> [SUPPLIED MATERIAL]:
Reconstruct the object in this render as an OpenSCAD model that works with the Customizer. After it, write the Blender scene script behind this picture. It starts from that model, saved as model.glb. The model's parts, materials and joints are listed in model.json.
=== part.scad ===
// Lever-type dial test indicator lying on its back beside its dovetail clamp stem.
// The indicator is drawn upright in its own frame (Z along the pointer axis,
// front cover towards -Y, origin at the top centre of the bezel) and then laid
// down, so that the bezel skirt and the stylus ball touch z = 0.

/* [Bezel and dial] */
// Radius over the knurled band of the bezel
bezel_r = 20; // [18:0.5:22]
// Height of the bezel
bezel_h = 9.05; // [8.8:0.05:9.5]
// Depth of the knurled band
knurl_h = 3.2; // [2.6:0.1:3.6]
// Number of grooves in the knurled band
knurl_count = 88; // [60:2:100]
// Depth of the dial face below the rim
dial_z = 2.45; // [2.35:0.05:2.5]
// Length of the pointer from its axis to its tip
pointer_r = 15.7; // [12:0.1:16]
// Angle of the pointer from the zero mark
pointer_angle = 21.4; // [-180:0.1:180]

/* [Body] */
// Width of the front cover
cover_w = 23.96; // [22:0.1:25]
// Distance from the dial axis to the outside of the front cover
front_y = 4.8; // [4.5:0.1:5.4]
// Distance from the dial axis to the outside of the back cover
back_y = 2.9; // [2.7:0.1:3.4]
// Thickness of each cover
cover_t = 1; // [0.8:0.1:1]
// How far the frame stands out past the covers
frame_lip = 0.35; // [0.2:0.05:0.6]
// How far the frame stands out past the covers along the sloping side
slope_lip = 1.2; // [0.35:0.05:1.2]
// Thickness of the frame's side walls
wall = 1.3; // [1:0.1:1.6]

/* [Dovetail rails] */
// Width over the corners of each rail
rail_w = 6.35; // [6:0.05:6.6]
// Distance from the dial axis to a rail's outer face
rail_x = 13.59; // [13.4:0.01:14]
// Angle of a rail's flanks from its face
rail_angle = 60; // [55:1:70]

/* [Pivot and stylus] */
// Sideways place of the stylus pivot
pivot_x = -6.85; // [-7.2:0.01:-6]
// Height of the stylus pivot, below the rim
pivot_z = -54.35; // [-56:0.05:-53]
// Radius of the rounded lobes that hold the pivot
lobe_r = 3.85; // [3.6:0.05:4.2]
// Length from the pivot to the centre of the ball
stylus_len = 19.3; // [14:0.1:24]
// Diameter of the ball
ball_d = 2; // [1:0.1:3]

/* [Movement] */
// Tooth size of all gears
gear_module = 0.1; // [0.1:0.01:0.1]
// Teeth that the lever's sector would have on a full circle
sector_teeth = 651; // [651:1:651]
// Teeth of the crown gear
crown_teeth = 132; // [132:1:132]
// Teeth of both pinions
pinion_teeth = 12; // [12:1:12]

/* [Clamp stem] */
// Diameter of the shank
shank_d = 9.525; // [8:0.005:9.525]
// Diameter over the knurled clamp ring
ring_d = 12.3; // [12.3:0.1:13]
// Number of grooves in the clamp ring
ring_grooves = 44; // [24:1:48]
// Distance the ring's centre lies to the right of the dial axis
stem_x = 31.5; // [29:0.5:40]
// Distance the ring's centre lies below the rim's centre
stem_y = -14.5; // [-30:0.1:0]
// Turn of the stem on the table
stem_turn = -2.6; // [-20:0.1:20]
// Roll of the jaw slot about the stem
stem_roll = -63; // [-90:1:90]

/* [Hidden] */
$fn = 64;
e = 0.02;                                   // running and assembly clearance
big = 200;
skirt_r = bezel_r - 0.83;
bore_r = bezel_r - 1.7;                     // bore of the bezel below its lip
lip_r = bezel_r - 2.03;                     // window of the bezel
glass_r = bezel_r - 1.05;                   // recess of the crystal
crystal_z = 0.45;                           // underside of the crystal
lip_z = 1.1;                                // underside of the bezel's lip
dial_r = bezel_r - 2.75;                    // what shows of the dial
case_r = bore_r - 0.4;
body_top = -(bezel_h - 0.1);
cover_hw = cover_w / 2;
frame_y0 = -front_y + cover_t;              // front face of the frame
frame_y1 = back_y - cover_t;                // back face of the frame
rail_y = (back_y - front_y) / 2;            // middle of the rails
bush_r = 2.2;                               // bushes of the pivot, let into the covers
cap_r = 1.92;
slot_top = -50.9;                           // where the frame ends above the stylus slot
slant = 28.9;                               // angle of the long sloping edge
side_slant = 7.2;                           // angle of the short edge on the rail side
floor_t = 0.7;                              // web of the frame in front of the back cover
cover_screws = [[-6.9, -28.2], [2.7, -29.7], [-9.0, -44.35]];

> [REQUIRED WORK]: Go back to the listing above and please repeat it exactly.

> [EXERCISE RESULT]:
Reconstruct the object in this render as an OpenSCAD model that works with the Customizer. After it, write the Blender scene script behind this picture. It starts from that model, saved as model.glb. The model's parts, materials and joints are listed in model.json.
=== part.scad ===
// Lever-type dial test indicator lying on its back beside its dovetail clamp stem.
// The indicator is drawn upright in its own frame (Z along the pointer axis,
// front cover towards -Y, origin at the top centre of the bezel) and then laid
// down, so that the bezel skirt and the stylus ball touch z = 0.

/* [Bezel and dial] */
// Radius over the knurled band of the bezel
bezel_r = 20; // [18:0.5:22]
// Height of the bezel
bezel_h = 9.05; // [8.8:0.05:9.5]
// Depth of the knurled band
knurl_h = 3.2; // [2.6:0.1:3.6]
// Number of grooves in the knurled band
knurl_count = 88; // [60:2:100]
// Depth of the dial face below the rim
dial_z = 2.45; // [2.35:0.05:2.5]
// Length of the pointer from its axis to its tip
pointer_r = 15.7; // [12:0.1:16]
// Angle of the pointer from the zero mark
pointer_angle = 21.4; // [-180:0.1:180]

/* [Body] */
// Width of the front cover
cover_w = 23.96; // [22:0.1:25]
// Distance from the dial axis to the outside of the front cover
front_y = 4.8; // [4.5:0.1:5.4]
// Distance from the dial axis to the outside of the back cover
back_y = 2.9; // [2.7:0.1:3.4]
// Thickness of each cover
cover_t = 1; // [0.8:0.1:1]
// How far the frame stands out past the covers
frame_lip = 0.35; // [0.2:0.05:0.6]
// How far the frame stands out past the covers along the sloping side
slope_lip = 1.2; // [0.35:0.05:1.2]
// Thickness of the frame's side walls
wall = 1.3; // [1:0.1:1.6]

/* [Dovetail rails] */
// Width over the corners of each rail
rail_w = 6.35; // [6:0.05:6.6]
// Distance from the dial axis to a rail's outer face
rail_x = 13.59; // [13.4:0.01:14]
// Angle of a rail's flanks from its face
rail_angle = 60; // [55:1:70]

/* [Pivot and stylus] */
// Sideways place of the stylus pivot
pivot_x = -6.85; // [-7.2:0.01:-6]
// Height of the stylus pivot, below the rim
pivot_z = -54.35; // [-56:0.05:-53]
// Radius of the rounded lobes that hold the pivot
lobe_r = 3.85; // [3.6:0.05:4.2]
// Length from the pivot to the centre of the ball
stylus_len = 19.3; // [14:0.1:24]
// Diameter of the ball
ball_d = 2; // [1:0.1:3]

/* [Movement] */
// Tooth size of all gears
gear_module = 0.1; // [0.1:0.01:0.1]
// Teeth that the lever's sector would have on a full circle
sector_teeth = 651; // [651:1:651]
// Teeth of the crown gear
crown_teeth = 132; // [132:1:132]
// Teeth of both pinions
pinion_teeth = 12; // [12:1:12]

/* [Clamp stem] */
// Diameter of the shank
shank_d = 9.525; // [8:0.005:9.525]
// Diameter over the knurled clamp ring
ring_d = 12.3; // [12.3:0.1:13]
// Number of grooves in the clamp ring
ring_grooves = 44; // [24:1:48]
// Distance the ring's centre lies to the right of the dial axis
stem_x = 31.5; // [29:0.5:40]
// Distance the ring's centre lies below the rim's centre
stem_y = -14.5; // [-30:0.1:0]
// Turn of the stem on the table
stem_turn = -2.6; // [-20:0.1:20]
// Roll of the jaw slot about the stem
stem_roll = -63; // [-90:1:90]

/* [Hidden] */
$fn = 64;
e = 0.02;                                   // running and assembly clearance
big = 200;
skirt_r = bezel_r - 0.83;
bore_r = bezel_r - 1.7;                     // bore of the bezel below its lip
lip_r = bezel_r - 2.03;                     // window of the bezel
glass_r = bezel_r - 1.05;                   // recess of the crystal
crystal_z = 0.45;                           // underside of the crystal
lip_z = 1.1;                                // underside of the bezel's lip
dial_r = bezel_r - 2.75;                    // what shows of the dial
case_r = bore_r - 0.4;
body_top = -(bezel_h - 0.1);
cover_hw = cover_w / 2;
frame_y0 = -front_y + cover_t;              // front face of the frame
frame_y1 = back_y - cover_t;                // back face of the frame
rail_y = (back_y - front_y) / 2;            // middle of the rails
bush_r = 2.2;                               // bushes of the pivot, let into the covers
cap_r = 1.92;
slot_top = -50.9;                           // where the frame ends above the stylus slot
slant = 28.9;                               // angle of the long sloping edge
side_slant = 7.2;                           // angle of the short edge on the rail side
floor_t = 0.7;                              // web of the frame in front of the back cover
cover_screws = [[-6.9, -28.2], [2.7, -29.7], [-9.0, -44.35]];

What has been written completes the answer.